Plans to rebalance the economy are not unique to Labour. Shadow Business Secretary Ken Clarke and David Cameron have called for Britain to “make things again” and the Conservatives committed in their manifesto to making Britain “the leading hi-tech exporter in Europe”, in line with recommendations from the billionaire inventor Sir James Dyson. But there is nothing to parallel the stab at a national industrial policy being pursued with such gusto by Lord Mandelson.

Naturally wary of state intervention, the Tories deride the Business Secretary’s dollops of spending and designated “low carbon economic areas” as French-style dirigisme, a return to the disastrous attempts to “pick winners” discredited in the 1960s. Instead, the Conservatives offer so-called “supply-side” measures such as cutting red tape, lowering corporation tax and dismantling the network of regional bodies used to funnel much of Labour’s support out to the regions.
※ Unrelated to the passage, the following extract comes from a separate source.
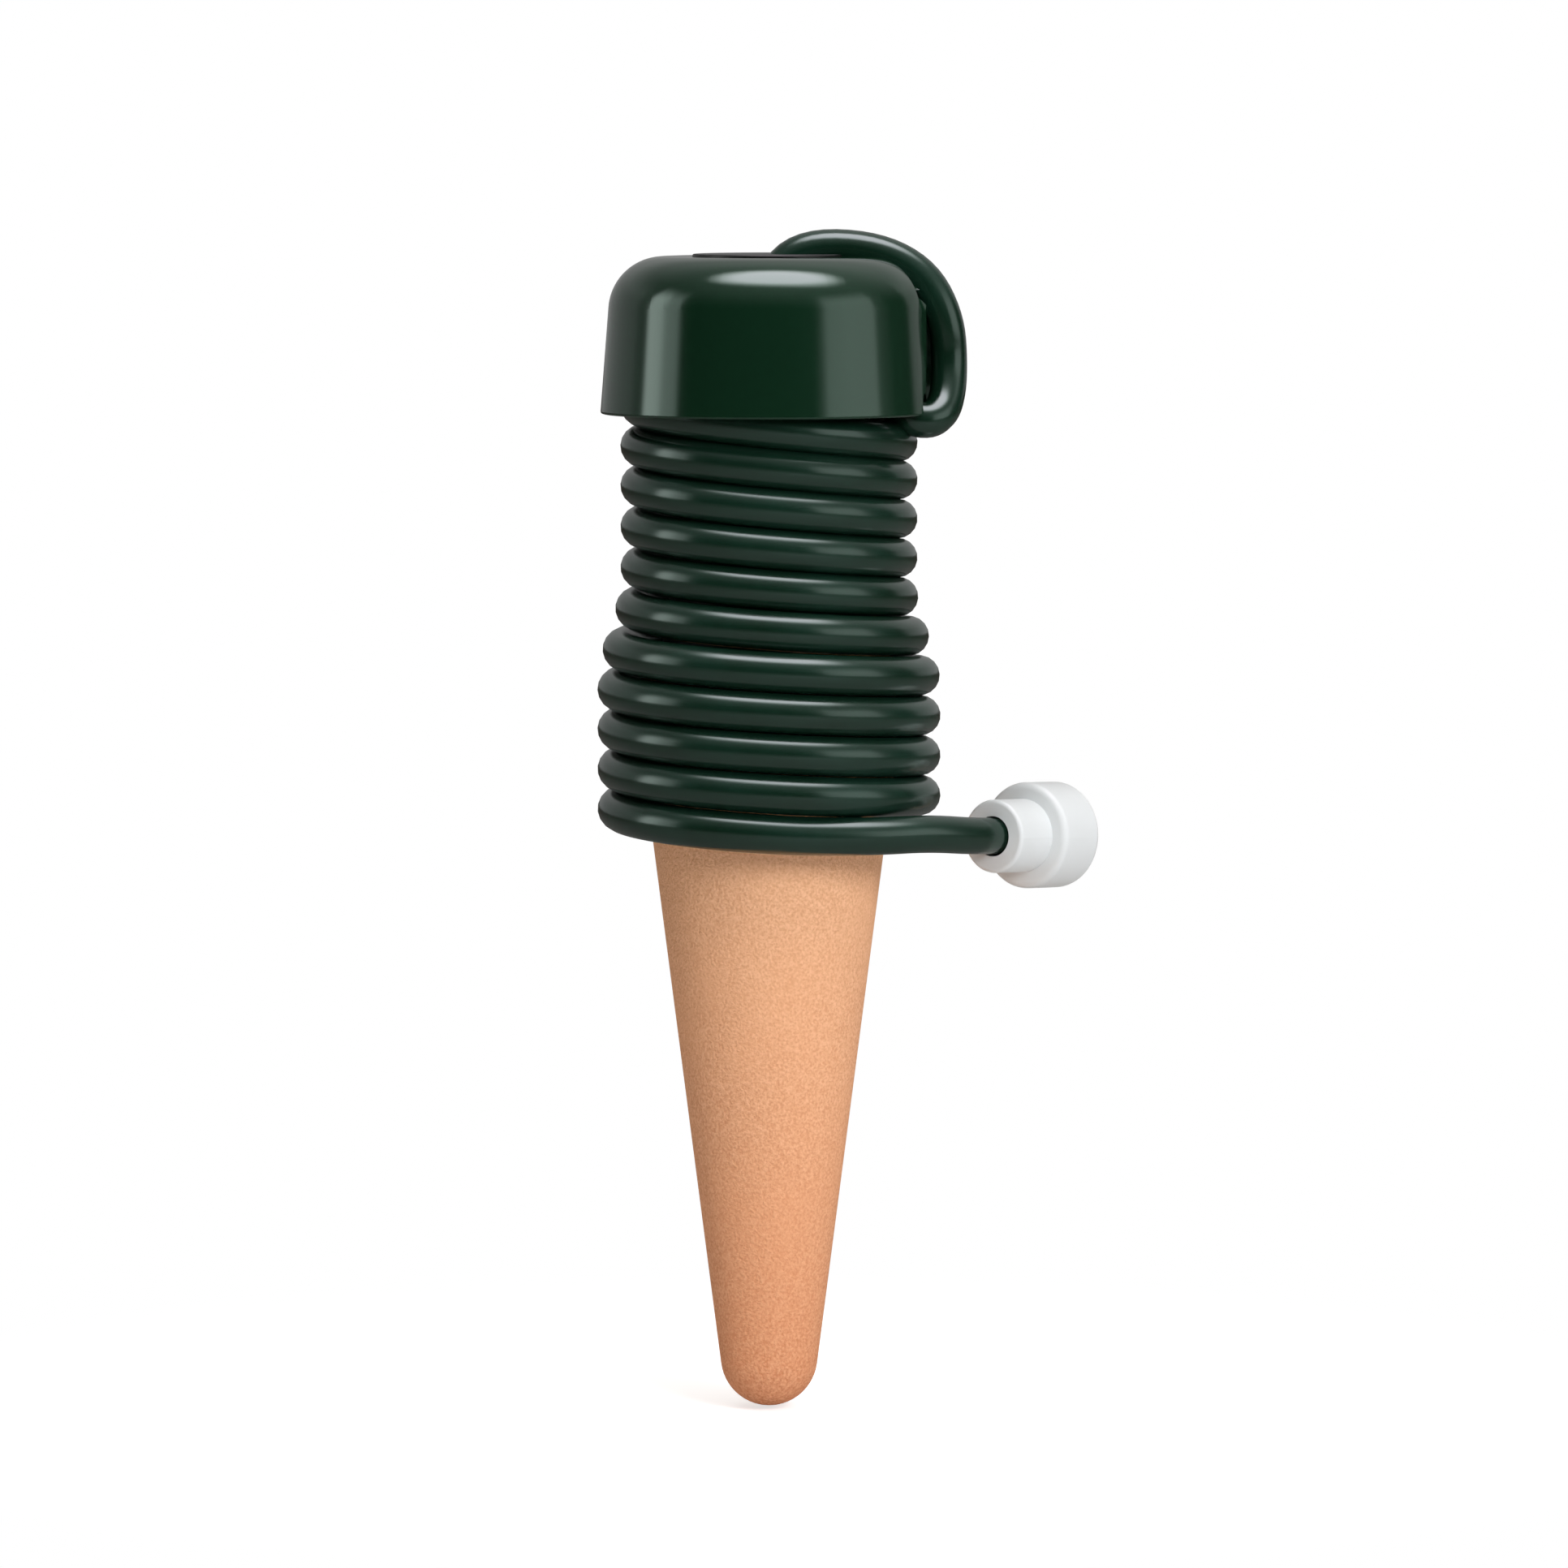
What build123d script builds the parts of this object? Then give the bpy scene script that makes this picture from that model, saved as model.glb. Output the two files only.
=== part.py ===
from build123d import *
import os
from math import acos, asin, atan2, ceil, cos, degrees, hypot, pi, radians, sin, sqrt, tan

# A self watering spike: a hollow porous cone that stands in the soil, a plastic neck glued into
# its mouth, a screw cap that seals it, and one long hose that leaves the cap, passes over its
# side, winds down the neck and the cone, and ends in a white strainer head for the water jar.
# Millimetres, +Z up, origin at the cone's tip. The hose comes down on the +X side, the front is -Y.

# Ceramic cone
ceramic_height = 92.8
shoulder_length = 13.6
shoulder_radius = 15.4
ceramic_wall = 3.4
tip_radius = 5.9
shoulder_fillet = 2.4
mouth_chamfer = 0.4

# Plastic neck and its glue
glue_gap = 0.3
spigot_length = 11.0
neck_wall = 2.2
neck_step = 0.5
neck_height = 41.8
seat_flange_step = 0.7
seat_flange_thickness = 1.2
thread_land = 0.3
thread_land_length = 11.0
neck_edge = 0.4

# Washer in the cap
seal_thickness = 2.0
seal_width = 3.0
seal_side_gap = 0.4

# Cap
cap_plate = 3.4
cap_height = 19.0
skirt_wall = 1.6
skirt_room = 6.6
skirt_draft = 4.4
cap_shoulder = 6.6
cap_inner_shoulder = 2.4
ring_clearance = 0.3
ring_wall = 2.0
ring_length = 11.4
rim_edge = 0.3
ring_edge = 0.5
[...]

It is an approach that may prove tricky to communicate in an area still scarred by the loss of its coal mines and ship yards. “The Conservatives have never done anything but kick us in the teeth up here – we haven’t just lost factories, we’ve lost whole industries,” says Alan Armitage, who works in the press shop at Nissan. “The North East votes Labour based on harsh and bitter memories of the past.”
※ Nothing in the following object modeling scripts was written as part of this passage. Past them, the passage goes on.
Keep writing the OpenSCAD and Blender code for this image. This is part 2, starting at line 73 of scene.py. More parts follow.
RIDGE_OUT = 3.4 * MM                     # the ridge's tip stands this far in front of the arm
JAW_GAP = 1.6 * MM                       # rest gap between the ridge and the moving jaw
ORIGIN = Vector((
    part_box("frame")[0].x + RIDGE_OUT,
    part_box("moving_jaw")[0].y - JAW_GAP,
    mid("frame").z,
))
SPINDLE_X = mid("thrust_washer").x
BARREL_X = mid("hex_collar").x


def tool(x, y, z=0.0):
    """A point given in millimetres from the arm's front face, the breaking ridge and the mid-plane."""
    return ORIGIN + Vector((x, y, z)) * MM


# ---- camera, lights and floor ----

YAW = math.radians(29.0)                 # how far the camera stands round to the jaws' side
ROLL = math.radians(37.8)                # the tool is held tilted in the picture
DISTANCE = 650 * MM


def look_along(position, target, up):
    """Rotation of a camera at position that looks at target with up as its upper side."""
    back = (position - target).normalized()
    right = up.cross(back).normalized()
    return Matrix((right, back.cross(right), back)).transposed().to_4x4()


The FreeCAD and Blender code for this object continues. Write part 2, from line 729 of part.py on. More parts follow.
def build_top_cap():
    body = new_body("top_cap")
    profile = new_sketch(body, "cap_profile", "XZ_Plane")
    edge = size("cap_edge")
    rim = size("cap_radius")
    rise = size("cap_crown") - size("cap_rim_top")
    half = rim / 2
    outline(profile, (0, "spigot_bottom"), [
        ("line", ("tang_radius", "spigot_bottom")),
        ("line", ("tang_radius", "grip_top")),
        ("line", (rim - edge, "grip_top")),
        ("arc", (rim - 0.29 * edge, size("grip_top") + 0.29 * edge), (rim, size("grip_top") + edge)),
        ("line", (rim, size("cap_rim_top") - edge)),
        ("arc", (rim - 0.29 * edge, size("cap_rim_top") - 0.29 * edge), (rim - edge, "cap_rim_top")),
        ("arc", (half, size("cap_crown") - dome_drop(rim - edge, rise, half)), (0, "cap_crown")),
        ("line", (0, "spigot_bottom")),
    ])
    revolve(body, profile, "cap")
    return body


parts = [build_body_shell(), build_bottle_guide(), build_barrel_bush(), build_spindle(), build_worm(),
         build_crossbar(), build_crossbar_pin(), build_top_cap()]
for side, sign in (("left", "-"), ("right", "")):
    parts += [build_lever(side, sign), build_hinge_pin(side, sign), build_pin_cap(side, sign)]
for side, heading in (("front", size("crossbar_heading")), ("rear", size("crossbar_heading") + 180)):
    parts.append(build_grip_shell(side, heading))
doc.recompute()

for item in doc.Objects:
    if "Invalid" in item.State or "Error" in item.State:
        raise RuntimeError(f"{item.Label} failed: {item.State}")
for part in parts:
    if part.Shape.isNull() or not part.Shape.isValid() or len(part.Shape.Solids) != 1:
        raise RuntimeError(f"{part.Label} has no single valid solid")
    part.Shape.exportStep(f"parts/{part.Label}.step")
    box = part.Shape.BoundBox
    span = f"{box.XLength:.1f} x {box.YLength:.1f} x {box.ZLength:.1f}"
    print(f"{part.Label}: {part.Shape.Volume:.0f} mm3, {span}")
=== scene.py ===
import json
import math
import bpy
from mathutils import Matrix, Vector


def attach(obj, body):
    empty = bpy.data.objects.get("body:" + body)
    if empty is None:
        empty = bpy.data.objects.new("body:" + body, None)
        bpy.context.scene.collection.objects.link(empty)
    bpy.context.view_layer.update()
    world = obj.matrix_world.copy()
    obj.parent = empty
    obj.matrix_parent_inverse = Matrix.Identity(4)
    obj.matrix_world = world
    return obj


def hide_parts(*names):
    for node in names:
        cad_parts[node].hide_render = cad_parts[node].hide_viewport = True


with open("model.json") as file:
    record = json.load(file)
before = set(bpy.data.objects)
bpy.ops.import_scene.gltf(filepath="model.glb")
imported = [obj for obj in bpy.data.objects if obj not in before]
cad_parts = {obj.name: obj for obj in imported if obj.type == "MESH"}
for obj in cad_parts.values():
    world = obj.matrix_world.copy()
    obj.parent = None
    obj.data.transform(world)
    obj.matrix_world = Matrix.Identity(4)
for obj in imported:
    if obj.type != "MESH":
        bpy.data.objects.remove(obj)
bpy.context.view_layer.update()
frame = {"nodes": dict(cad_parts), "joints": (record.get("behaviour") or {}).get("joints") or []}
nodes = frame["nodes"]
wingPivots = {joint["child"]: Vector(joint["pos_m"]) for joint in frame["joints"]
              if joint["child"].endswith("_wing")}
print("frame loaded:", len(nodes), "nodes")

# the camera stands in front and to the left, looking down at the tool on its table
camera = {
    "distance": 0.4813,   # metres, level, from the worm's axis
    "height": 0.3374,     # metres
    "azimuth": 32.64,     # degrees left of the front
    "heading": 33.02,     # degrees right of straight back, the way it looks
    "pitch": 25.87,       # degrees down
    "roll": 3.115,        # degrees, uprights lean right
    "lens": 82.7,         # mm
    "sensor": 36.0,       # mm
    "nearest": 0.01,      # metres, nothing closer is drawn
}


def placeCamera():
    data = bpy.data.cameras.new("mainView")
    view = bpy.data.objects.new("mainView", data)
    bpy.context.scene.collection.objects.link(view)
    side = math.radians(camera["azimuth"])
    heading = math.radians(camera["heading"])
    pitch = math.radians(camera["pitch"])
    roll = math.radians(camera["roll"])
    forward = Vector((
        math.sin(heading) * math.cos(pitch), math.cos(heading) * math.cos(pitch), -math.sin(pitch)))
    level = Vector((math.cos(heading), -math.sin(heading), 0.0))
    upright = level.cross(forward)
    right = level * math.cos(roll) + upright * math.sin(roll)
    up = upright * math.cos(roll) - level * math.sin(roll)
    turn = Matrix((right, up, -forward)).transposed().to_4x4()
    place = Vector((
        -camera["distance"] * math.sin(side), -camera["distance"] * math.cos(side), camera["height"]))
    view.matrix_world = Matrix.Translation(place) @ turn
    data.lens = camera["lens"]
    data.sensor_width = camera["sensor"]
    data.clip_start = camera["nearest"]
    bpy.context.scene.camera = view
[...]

But in some quarters the memories may be fading – and the Tories are squaring up for a serious fight. Of the city’s three newly-drawn constituencies, Houghton & Sunderland South is still the 9th safest Labour seat in England; Washington and Sunderland West is the 11th. But Sunderland Central has become an unlikely marginal in an otherwise solidly red region and Conservative candidate Lee Martin is working hard to breathe life back into a tradition of “Tory workers”. Although the chances are low that David Cameron’s Sunderland “wild card” will turn out to be a trump, Labour has taken the threat sufficiently seriously to draft in the Foreign Secretary David Miliband, MP for nearby South Shields, to lend his support to Labour’s Julie Elliott.
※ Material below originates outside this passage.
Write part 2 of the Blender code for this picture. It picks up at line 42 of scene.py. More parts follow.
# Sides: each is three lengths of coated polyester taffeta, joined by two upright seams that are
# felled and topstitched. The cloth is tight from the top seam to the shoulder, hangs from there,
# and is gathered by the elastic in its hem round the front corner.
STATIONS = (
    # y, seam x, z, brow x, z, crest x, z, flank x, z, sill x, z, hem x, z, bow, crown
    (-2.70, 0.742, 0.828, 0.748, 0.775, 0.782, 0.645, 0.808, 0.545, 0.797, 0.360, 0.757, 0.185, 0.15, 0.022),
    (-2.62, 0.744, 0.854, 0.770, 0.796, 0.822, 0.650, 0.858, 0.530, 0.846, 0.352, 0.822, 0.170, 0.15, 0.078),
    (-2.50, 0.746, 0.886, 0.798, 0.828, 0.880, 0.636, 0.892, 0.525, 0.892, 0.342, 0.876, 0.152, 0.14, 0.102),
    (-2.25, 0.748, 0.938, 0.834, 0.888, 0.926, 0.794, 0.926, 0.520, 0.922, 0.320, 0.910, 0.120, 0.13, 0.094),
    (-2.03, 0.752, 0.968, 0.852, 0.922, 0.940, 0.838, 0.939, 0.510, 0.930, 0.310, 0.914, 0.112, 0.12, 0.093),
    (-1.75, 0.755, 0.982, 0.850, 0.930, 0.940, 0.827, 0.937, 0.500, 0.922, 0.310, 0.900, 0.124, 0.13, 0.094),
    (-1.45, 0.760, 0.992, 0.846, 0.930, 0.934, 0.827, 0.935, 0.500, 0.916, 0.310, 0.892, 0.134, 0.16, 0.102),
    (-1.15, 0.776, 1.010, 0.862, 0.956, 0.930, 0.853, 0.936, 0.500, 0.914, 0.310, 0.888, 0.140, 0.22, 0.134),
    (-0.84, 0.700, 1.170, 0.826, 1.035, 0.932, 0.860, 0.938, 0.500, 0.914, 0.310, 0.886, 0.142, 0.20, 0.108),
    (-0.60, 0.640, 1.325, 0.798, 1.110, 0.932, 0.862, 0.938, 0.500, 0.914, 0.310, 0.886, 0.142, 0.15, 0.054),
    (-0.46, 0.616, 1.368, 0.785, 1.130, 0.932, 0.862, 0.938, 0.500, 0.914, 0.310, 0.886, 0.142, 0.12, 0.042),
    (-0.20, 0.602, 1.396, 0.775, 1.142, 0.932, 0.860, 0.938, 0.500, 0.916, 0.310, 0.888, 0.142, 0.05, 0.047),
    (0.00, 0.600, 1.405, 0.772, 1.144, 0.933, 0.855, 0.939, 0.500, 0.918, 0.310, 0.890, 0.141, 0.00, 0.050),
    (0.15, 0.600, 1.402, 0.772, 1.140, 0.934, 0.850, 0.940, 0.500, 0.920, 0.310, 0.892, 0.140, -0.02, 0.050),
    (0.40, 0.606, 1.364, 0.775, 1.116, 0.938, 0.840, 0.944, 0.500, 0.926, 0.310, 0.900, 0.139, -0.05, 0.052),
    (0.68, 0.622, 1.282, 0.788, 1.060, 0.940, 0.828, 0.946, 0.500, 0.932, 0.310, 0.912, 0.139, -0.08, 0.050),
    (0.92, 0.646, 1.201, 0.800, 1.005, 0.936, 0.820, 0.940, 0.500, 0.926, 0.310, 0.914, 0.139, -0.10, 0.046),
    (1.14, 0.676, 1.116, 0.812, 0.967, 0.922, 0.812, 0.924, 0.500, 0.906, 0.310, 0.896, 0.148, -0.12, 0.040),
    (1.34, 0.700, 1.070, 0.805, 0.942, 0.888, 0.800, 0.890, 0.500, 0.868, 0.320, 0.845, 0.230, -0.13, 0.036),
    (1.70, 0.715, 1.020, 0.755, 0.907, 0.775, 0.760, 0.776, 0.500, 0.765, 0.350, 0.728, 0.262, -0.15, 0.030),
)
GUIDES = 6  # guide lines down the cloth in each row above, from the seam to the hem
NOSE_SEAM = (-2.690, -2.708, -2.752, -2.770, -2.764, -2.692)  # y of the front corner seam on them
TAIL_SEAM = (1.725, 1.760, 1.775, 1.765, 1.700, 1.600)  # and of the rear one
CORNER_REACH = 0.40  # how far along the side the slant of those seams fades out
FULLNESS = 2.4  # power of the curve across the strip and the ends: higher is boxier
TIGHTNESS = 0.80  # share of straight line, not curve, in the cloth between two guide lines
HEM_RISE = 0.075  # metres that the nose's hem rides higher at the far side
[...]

Outside the magic circle of those directly touched by Lord Mandelson’s interventionism, there is some appetite for change. Graeme Wallace, a taxi driver who plans to vote Tory in May, says that for all the speeches about industrial regeneration, there is little evidence of action. “Politicians like to talk, but I don’t see a lot happening in the North East,” he says. “Labour has betrayed a lot of people in this area in the last few years and that will be shown in the polls.” It is a view often echoed in affluent, leafy Ashbrooke, a stone’s throw from the city centre. “This government have not changed anything,” says one resident who will vote Conservative in May. “We have Nissan, but apart from that there is nothing else.”

Even among local industry, there is not wholesale support for intervention from government. It may be hard to find a Mackem who does not welcome good news for Nissan, but many see the Leaf as a one-off. Local businesses of all sorts are “hungry” for a piece of Lord Mandelson’s pie, Alan Hall, the regional director for EEF, a manufacturers’ lobby group, says. But the largesse is unpredictable, “whimsical”, far from the thorough-going national policy that capital-intensive industries need. “The developments that the government has dropped into the lap of some manufacturers are entirely welcome and I would shake Peter Mandelson’s hand any day of the week,” Mr Hall says. “But no one can predict what will come next - will it be Rosyth dockyard or the aircraft industry down in Bristol? – so you can’t begin to guess what it might really mean.”

At the Liebherr Sunderland Works world-class crane factory in a loop of the Wear, managing director Ralph Saelzer questions how far Labour’s policies really go. “There is no effect on us because we’re traditional heavy engineering,” he says. “It is not possible to rebalance the economy without heavy engineering: it might work on paper but you will still need the skills and expertise of traditional manufacturing.” Mr Saelzer has some praise for Labour’s record, notably the apprenticeship programme that helped Liebherr find the highly-skilled staff it needs. But to be effective, an industrial strategy needs to apply to all. “What would make a real difference is taxation,” says Mr Saelzer. “Reducing Corporation Tax would be a more convincing commitment and would send a message that we are still interested in keeping manufacturers going.”

Such distinctions gain little traction on the streets of Sunderland, where the prevailing mood is weary rather than inspired. The newly-resurgent third party is more on the radar than in the past. “Just because of Vince Cable,” is how one Tory voter explains his plans to switch to the Liberal Democrats. But the Conservatives are still the only real challenger. And all parties face an uphill struggle to connect to voters shut down by the MPs’ expenses scandal and the scale of expected spending cuts. There is nominal support for Nissan, but little sense of industrial rebirth. “If Labour are all for supporting industry, how come they closed down the steelworks then?” asks local housewife Jeanette Blenkinsopp, referring to the mothballing of the Corus plant in nearby Teesside in February.

The city is still blighted by persistently high youth unemployment, and few see real change in grand statements on electric cars and green industry. “It is the young ones I feel sorry for: they want kids and their own place, but they can’t afford it because there’s no work,” Ms Blenkinsopp says. “Bring back the old shipyards - that will get the young ones off the streets.” She has been a Labour supporter all her life, but does not plan to vote in May. “What’s the point - there’s no difference between them,” she says.

It is an all-too-common response. The biggest challenge is not convincing people to vote for one party or another, but persuading them to bother at all. “I won’t vote because I don’t want to be the one responsible for voting in a government,” one young man at the local JobCentre says. “They’re all equally bad.”

Economic re-balancing has some way to go before it can bridge such a gulf. In the meantime, all three parties’ candidates have a mountain to climb.